さらに、その容姿も頻繁に悪のシンボルマークのデザインとして使われたりもしますし、とあるヒーローなどは「恐怖の象徴」として、コウモリのデザインのコスチュームを身に纏ったりしていたりもする通り、コウモリにはそういったネガティブな悪魔的イメージが絶えず付き纏っています。

 考えてみれば他の肉食の猛獣や、猛毒を持った蛇や、生活に密着したねずみなどの害獣というものと比べると、人がコウモリに受ける被害などたかが知れたものではないかと思う訳ですね。

確かにチスイコウモリなどは人間の血も吸いますし、家畜などにも被害を及ぼす害獣です。
が、一般的な多くのコウモリは虫や果実を食べる種が主で、伝染病を媒介するとはいっても積極的に人を襲う動物ではありませんので、能動的に接触を図ろうとでもしない限りその被害にあうことも少ないのではないでしょうか?
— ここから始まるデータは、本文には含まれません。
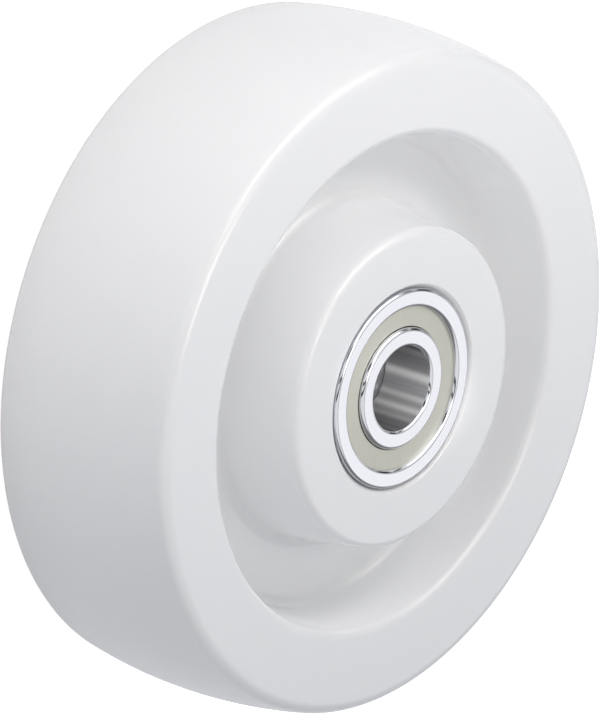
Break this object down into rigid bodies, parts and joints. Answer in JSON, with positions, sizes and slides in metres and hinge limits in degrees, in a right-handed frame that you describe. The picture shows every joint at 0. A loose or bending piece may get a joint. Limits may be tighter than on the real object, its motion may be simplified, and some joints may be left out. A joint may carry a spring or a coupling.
{
  "type": "plastic castor wheel",
  "caption": "Solid white cast nylon castor wheel with a crowned tread, a recessed web and a hub that turns on shielded ball bearings.",
  "frame": {"origin": "the wheel's middle: on the axle line, halfway between the two bearing faces", "axes": "+Z along the axle line, out of the face that the picture shows, so the wheel lies on the other end of its hub; X and Y are alike because the wheel is round"},
  "size_m": [0.16, 0.16, 0.06],
  "materials": {
    "cast_nylon": "cast and turned, satin natural white",
    "turned_steel": "turned and bored tube steel, fine tool lines",
    "ground_bearing_steel": "ground faces, polished corners",
    "shield_sheet": "matt plated pressed sheet",
    "cage_sheet": "pressed strip, riveted",
    "ball_steel": "lapped mirror bright"
  },
  "bodies": {
    "axle_sleeve": {"spacer_tube": "turned_steel", "upper_inner_ring": "ground_bearing_steel", "lower_inner_ring": "ground_bearing_steel"},
    "wheel": {"wheel_body": "cast_nylon", "upper_outer_ring": "ground_bearing_steel", "upper_outside_shield": "shield_sheet", "upper_inside_shield": "shield_sheet", "lower_outer_ring": "ground_bearing_steel", "lower_outside_shield": "shield_sheet", "lower_inside_shield": "shield_sheet"},
    "upper_cage": {"upper_outside_cage_half": "cage_sheet", "upper_inside_cage_half": "cage_sheet", "upper_cage_rivets": "cage_sheet"},
    "upper_ball_1": {"upper_ball_1": "ball_steel"},
    "upper_ball_2": {"upper_ball_2": "ball_steel"},
    "upper_ball_3": {"upper_ball_3": "ball_steel"},
    "upper_ball_4": {"upper_ball_4": "ball_steel"},
    "upper_ball_5": {"upper_ball_5": "ball_steel"},
    "upper_ball_6": {"upper_ball_6": "ball_steel"},
    "upper_ball_7": {"upper_ball_7": "ball_steel"},
    "upper_ball_8": {"upper_ball_8": "ball_steel"},
    "lower_cage": {"lower_outside_cage_half": "cage_sheet", "lower_inside_cage_half": "cage_sheet", "lower_cage_rivets": "cage_sheet"},
    "lower_ball_1": {"lower_ball_1": "ball_steel"},
    "lower_ball_2": {"lower_ball_2": "ball_steel"},
    "lower_ball_3": {"lower_ball_3": "ball_steel"},
    "lower_ball_4": {"lower_ball_4": "ball_steel"},
    "lower_ball_5": {"lower_ball_5": "ball_steel"},
    "lower_ball_6": {"lower_ball_6": "ball_steel"},
    "lower_ball_7": {"lower_ball_7": "ball_steel"},
    "lower_ball_8": {"lower_ball_8": "ball_steel"}
  },
  "joints": [
    {"name": "wheel_spin", "type": "hinge", "parent": "axle_sleeve", "child": "wheel", "pos_m": [0, 0, 0], "axis": [0, 0, 1], "continuous": true},
    {"name": "upper_cage_orbit", "type": "hinge", "parent": "axle_sleeve", "child": "upper_cage", "pos_m": [0, 0, 0.023], "axis": [0, 0, 1], "continuous": true},
    {"name": "upper_ball_1_spin", "type": "hinge", "parent": "upper_cage", "child": "upper_ball_1", "pos_m": [0.01675, 0, 0.023], "axis": [0, 0, 1], "continuous": true},
    {"name": "upper_ball_2_spin", "type": "hinge", "parent": "upper_cage", "child": "upper_ball_2", "pos_m": [0.01184, 0.01184, 0.023], "axis": [0, 0, 1], "continuous": true},
    {"name": "upper_ball_3_spin", "type": "hinge", "parent": "upper_cage", "child": "upper_ball_3", "pos_m": [0, 0.01675, 0.023], "axis": [0, 0, 1], "continuous": true},
    {"name": "upper_ball_4_spin", "type": "hinge", "parent": "upper_cage", "child": "upper_ball_4", "pos_m": [-0.01184, 0.01184, 0.023], "axis": [0, 0, 1], "continuous": true},
    {"name": "upper_ball_5_spin", "type": "hinge", "parent": "upper_cage", "child": "upper_ball_5", "pos_m": [-0.01675, 0, 0.023], "axis": [0, 0, 1], "continuous": true},
    {"name": "upper_ball_6_spin", "type": "hinge", "parent": "upper_cage", "child": "upper_ball_6", "pos_m": [-0.01184, -0.01184, 0.023], "axis": [0, 0, 1], "continuous": true},
    {"name": "upper_ball_7_spin", "type": "hinge", "parent": "upper_cage", "child": "upper_ball_7", "pos_m": [0, -0.01675, 0.023], "axis": [0, 0, 1], "continuous": true},
    {"name": "upper_ball_8_spin", "type": "hinge", "parent": "upper_cage", "child": "upper_ball_8", "pos_m": [0.01184, -0.01184, 0.023], "axis": [0, 0, 1], "continuous": true},
    {"name": "lower_cage_orbit", "type": "hinge", "parent": "axle_sleeve", "child": "lower_cage", "pos_m": [0, 0, -0.023], "axis": [0, 0, 1], "continuous": true},
    {"name": "lower_ball_1_spin", "type": "hinge", "parent": "lower_cage", "child": "lower_ball_1", "pos_m": [0.01675, 0, -0.023], "axis": [0, 0, 1], "continuous": true},
    {"name": "lower_ball_2_spin", "type": "hinge", "parent": "lower_cage", "child": "lower_ball_2", "pos_m": [0.01184, 0.01184, -0.023], "axis": [0, 0, 1], "continuous": true},
    {"name": "lower_ball_3_spin", "type": "hinge", "parent": "lower_cage", "child": "lower_ball_3", "pos_m": [0, 0.01675, -0.023], "axis": [0, 0, 1], "continuous": true},
    {"name": "lower_ball_4_spin", "type": "hinge", "parent": "lower_cage", "child": "lower_ball_4", "pos_m": [-0.01184, 0.01184, -0.023], "axis": [0, 0, 1], "continuous": true},
    {"name": "lower_ball_5_spin", "type": "hinge", "parent": "lower_cage", "child": "lower_ball_5", "pos_m": [-0.01675, 0, -0.023], "axis": [0, 0, 1], "continuous": true},
    {"name": "lower_ball_6_spin", "type": "hinge", "parent": "lower_cage", "child": "lower_ball_6", "pos_m": [-0.01184, -0.01184, -0.023], "axis": [0, 0, 1], "continuous": true},
    {"name": "lower_ball_7_spin", "type": "hinge", "parent": "lower_cage", "child": "lower_ball_7", "pos_m": [0, -0.01675, -0.023], "axis": [0, 0, 1], "continuous": true},
    {"name": "lower_ball_8_spin", "type": "hinge", "parent": "lower_cage", "child": "lower_ball_8", "pos_m": [0.01184, -0.01184, -0.023], "axis": [0, 0, 1], "continuous": true}
  ],
  "couplings": [
    {"joint": "upper_cage_orbit", "follows": "wheel_spin", "ratio": 0.61848},
    {"joint": "upper_ball_1_spin", "follows": "wheel_spin", "ratio": 1.9916},
    {"joint": "upper_ball_2_spin", "follows": "wheel_spin", "ratio": 1.9916},
    {"joint": "upper_ball_3_spin", "follows": "wheel_spin", "ratio": 1.9916},
    {"joint": "upper_ball_4_spin", "follows": "wheel_spin", "ratio": 1.9916},
    {"joint": "upper_ball_5_spin", "follows": "wheel_spin", "ratio": 1.9916},
    {"joint": "upper_ball_6_spin", "follows": "wheel_spin", "ratio": 1.9916},
    {"joint": "upper_ball_7_spin", "follows": "wheel_spin", "ratio": 1.9916},
    {"joint": "upper_ball_8_spin", "follows": "wheel_spin", "ratio": 1.9916},
    {"joint": "lower_cage_orbit", "follows": "wheel_spin", "ratio": 0.61848},
    {"joint": "lower_ball_1_spin", "follows": "wheel_spin", "ratio": 1.9916},
    {"joint": "lower_ball_2_spin", "follows": "wheel_spin", "ratio": 1.9916},
    {"joint": "lower_ball_3_spin", "follows": "wheel_spin", "ratio": 1.9916},
    {"joint": "lower_ball_4_spin", "follows": "wheel_spin", "ratio": 1.9916},
    {"joint": "lower_ball_5_spin", "follows": "wheel_spin", "ratio": 1.9916},
    {"joint": "lower_ball_6_spin", "follows": "wheel_spin", "ratio": 1.9916},
    {"joint": "lower_ball_7_spin", "follows": "wheel_spin", "ratio": 1.9916},
    {"joint": "lower_ball_8_spin", "follows": "wheel_spin", "ratio": 1.9916}
  ]
}
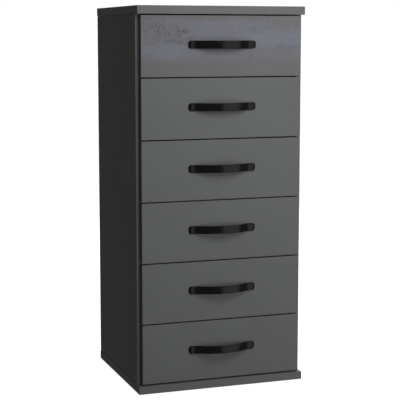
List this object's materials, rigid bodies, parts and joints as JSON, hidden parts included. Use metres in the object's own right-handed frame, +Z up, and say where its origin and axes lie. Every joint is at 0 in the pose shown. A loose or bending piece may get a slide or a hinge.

 実際、古い時代においてはあまりネガティブなイメージで語られる動物ではなかったらしく、吸血鬼や悪魔などと関連付けされたのは比較的近代になってからで、やはり関連付けられたそれらと同様に宗教的な原因が大きいのだと考えられます。

 ただ、コウモリを悪魔的なものだと捉える気持ちも理解できます。
夜目の利かない鳥たちと異なり、日が沈むと共に表れて闇の中を飛び回る上、その姿も鳥とはかけ離れており、一見ねずみをさらに醜悪にしたような顔つきをしています。
また、逆さに張り付いて羽を休める姿も、他の生き物にはあまり見られない特徴ですし、昔の人たちの目にはとても奇異な生き物として映った事でしょう。

 「悪魔」や「吸血鬼」という概念が一般化した後であれば、闇夜を踊るように飛ぶこの奇怪な生き物は、この世ならざる世界から来た得体の知れない怪物で、呪われた存在であると感じるのは自然のなりゆきなのかも知れません。

つまり、手足もなく動き回り、皮衣を脱ぎ捨てて生まれ変わる蛇に対し、人がかつて神や魔を見たそれと同じように、コウモリの生き物としての異質さが後の不遇を決定づけたのかも知れません。

多くの悪魔の背中には、コウモリと同じ飛膜が与えられているのを見るに、悪役的デザインとしてとても秀逸であったというのも運の尽きだったのでしょうね。


それでは今回はこんなところで。

ありがとうございました。


※モンスターの解説は基本的にaVAshiri独自の解釈によるものですので、
迂闊に他所で披露してしまうと恥をかいてしまう事になるので、十分にご注意ください。